Mary Sarojini listened attentively and without comment. Then, as his voice faltered and finally broke, she stepped forward and, the bird still perched on her shoulder, kneeled down beside him.

"Listen, Will," she said, laying a hand on his forehead. "We've got to get rid of this." Her tone was professional and calmly authoritative.

"I wish I knew how," he said between chattering teeth.

"How?" she repeated. "But in the usual way, of course. Tell me again about those snakes and how you fell down."

He shook his head. "I don't want to."

"Of course you don't want to," she said. "But you've got to. Listen to what the mynah's saying."

"Here and now, boys," the bird was still exhorting. "Here and now, boys."

"You can't be here and now," she went on, "until you've got rid of those snakes. Tell me."

"I don't want to, I don't want to." He was almost in tears.

"Then you'll never get rid of them. They'll be crawling about inside your head forever. And serve you right," Mary Sarojini added severely.

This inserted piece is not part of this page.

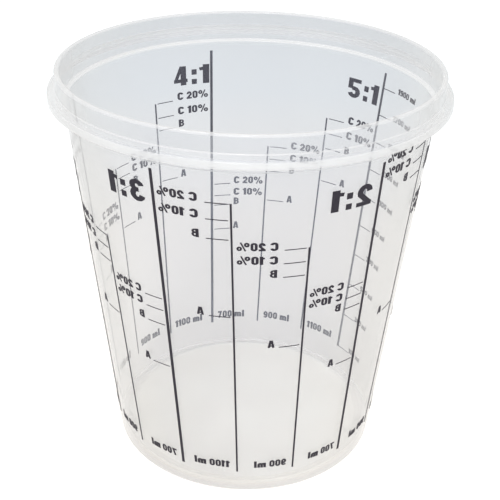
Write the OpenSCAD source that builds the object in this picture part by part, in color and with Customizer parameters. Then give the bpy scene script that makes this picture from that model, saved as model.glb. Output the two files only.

He tried to control the trembling; but his body had ceased to belong to him. Someone else was in charge, someone malevolently determined to humiliate him, to make him suffer.

"Remember what happened when you were a little boy," Mary Sarojini was saying. "What did your mother do when you hurt yourself?"

She had taken him in her arms, had said, "My poor baby, my poor little baby."

"She did that?" The child spoke in a tone of shocked amazement. "But that's awful! That's the way to rub it in. 'My poor baby,' " she repeated derisively, "it must have gone on hurting for hours. And you'd never forget it."

Will Farnaby made no comment, but lay there in silence, shaken by irrepressible shudderings.

"Well, if you won't do it yourself, I'll have to do it for you. Listen, Wilclass="underline" there was a snake, a big green snake, and you almost stepped on him. You almost stepped on him, and it gave you such a fright that you lost your balance, you fell. Now say it yourself-say it!"

"I almost stepped on him," he whispered obediently. "And then I ..." He couldn't say it. "Then I fell," he brought out at last, almost inaudibly.

All the horror of it came back to him-the nausea of fear, the panic start that had made him lose his balance, and then worse fear and the ghastly certainty that it was the end.

"Say it again."

"I almost stepped on him. And then ..."

He heard himself whimpering.

"That's right, Will. Cry-cry!"

The whimpering became a moaning. Ashamed, he clenched his teeth, and the moaning stopped.

"No, don't do that," she cried. "Let it come out if it wants to. Remember that snake, Will. Remember how you fell."

The moaning broke out again and he began to shudder more violently than ever.

"Now tell me what happened."

"I could see its eyes, I could see its tongue going in and out."

"Yes, you could see his tongue. And what happened then?"

"I lost my balance, I fell."

"Say it again, Will." He was sobbing now. "Say it again," she insisted.

"I fell."

"Again."

It was tearing him to pieces, but he said it. "I fell."

"Again, Will." She was implacable. "Again."

"I fell, I fell. I fell . . ."

Gradually the sobbing died down. The words came more easily and the memories they aroused were less painful.

"I fell," he repeated for the hundredth time.

"But you didn't fall very far," Mary Sarojini now said.

"No, I didn't fall very far," he agreed.

"So what's all the fuss about?" the child inquired.

There was no malice or irony in her tone, not the slightest implication of blame. She was just asking a simple, straightforward question that called for a simple, straightforward answer. Yes, what was all the fuss about? The snake hadn't bitten him; he hadn't broken his neck. And anyhow it had all happened yesterday. Today there were these butterflies, this bird that called one to attention, this strange child who talked to one like a Dutch uncle, looked like an angel out of some unfamiliar mythology and within five degrees of the equator was called, believe it or not, MacPhail. Will Farnaby laughed aloud.